Модест Ильич прилагает усилия, дабы внятно объяснить, почему именно эта несколько шутовская фигура привлекла Чайковского до такой степени, что когда «он с радостью узнал, что может содержать его», то уже «до самой смерти Бочечкарова взял на себя денежные заботы о нем». В изображении Модеста Ильича эти резоны по преимуществу эстетико-ностальгические: «Петр Ильич, до страсти любивший старину, в особенности московскую, как увидел Николая Львовича — так моментально влюбился в этот осколок прошлого, со всеми его чудачествами, предрассудками и вымирающими нравами. Слушать хотя бы речь Николая Львовича уже было ему наслаждением, а рассказами его он просто упивался, как интереснейшим чтением. Изучать привычки, слушать рассуждения, поучаться всевозможным предрассудкам этого старичка стало любимым его времяпрепровождением в свободные часы». И далее: «Когда Петр Ильич переехал на собственную квартиру… <…> в его ежедневном обиходе Бочечкаров стал какою-то необходимостью, и ничто не действовало на него так примиряюще и успокоительно после нескольких часов тяжелого труда, как бесконечная болтовня этого вечно сиявшего довольством старичка. Иногда, впрочем, он являлся не вовремя, тогда Петр Ильич сердился, но стоило ему произнести какое-нибудь словечко, от которого пахло Москвой до нашествия французов, как гнев таял и сменялся хохотом, работа откладывалась и дружба восстановлялась».

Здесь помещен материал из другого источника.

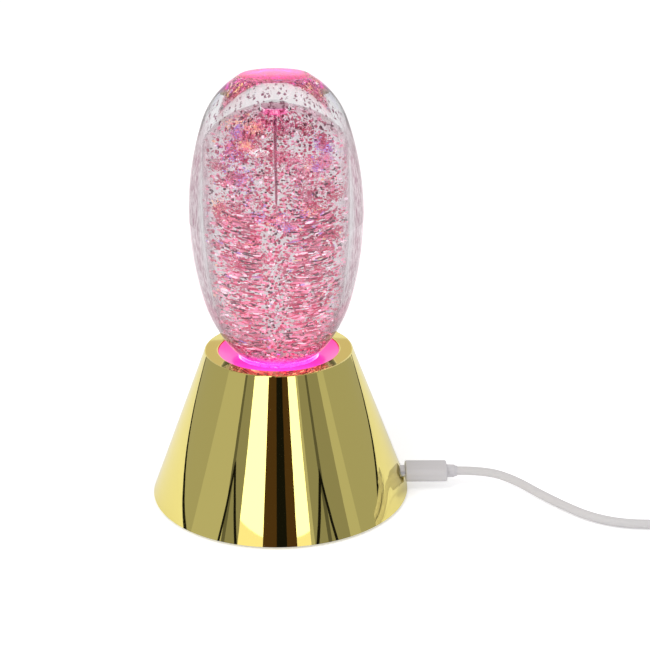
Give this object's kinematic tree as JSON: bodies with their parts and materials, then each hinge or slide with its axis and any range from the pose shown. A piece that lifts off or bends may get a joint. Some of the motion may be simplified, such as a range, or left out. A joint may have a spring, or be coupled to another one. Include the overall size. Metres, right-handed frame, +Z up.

Казалось бы, нет оснований сомневаться в достоверности картины, нарисованной Модестом Ильичом, судя по которой Бочечкаров служил Чайковскому главным образом для увеселения в качестве то ли оригинала, то ли клоуна, то ли паразита. Человеческая природа такова, что даже столь неравноправные отношения могут привести к глубокой взаимной привязанности. Однако обращение к письмам и дневникам композитора делает очевидным, что обрисованная Модестом Ильичом идиллия страдает односторонностью и основательной недоговоренностью.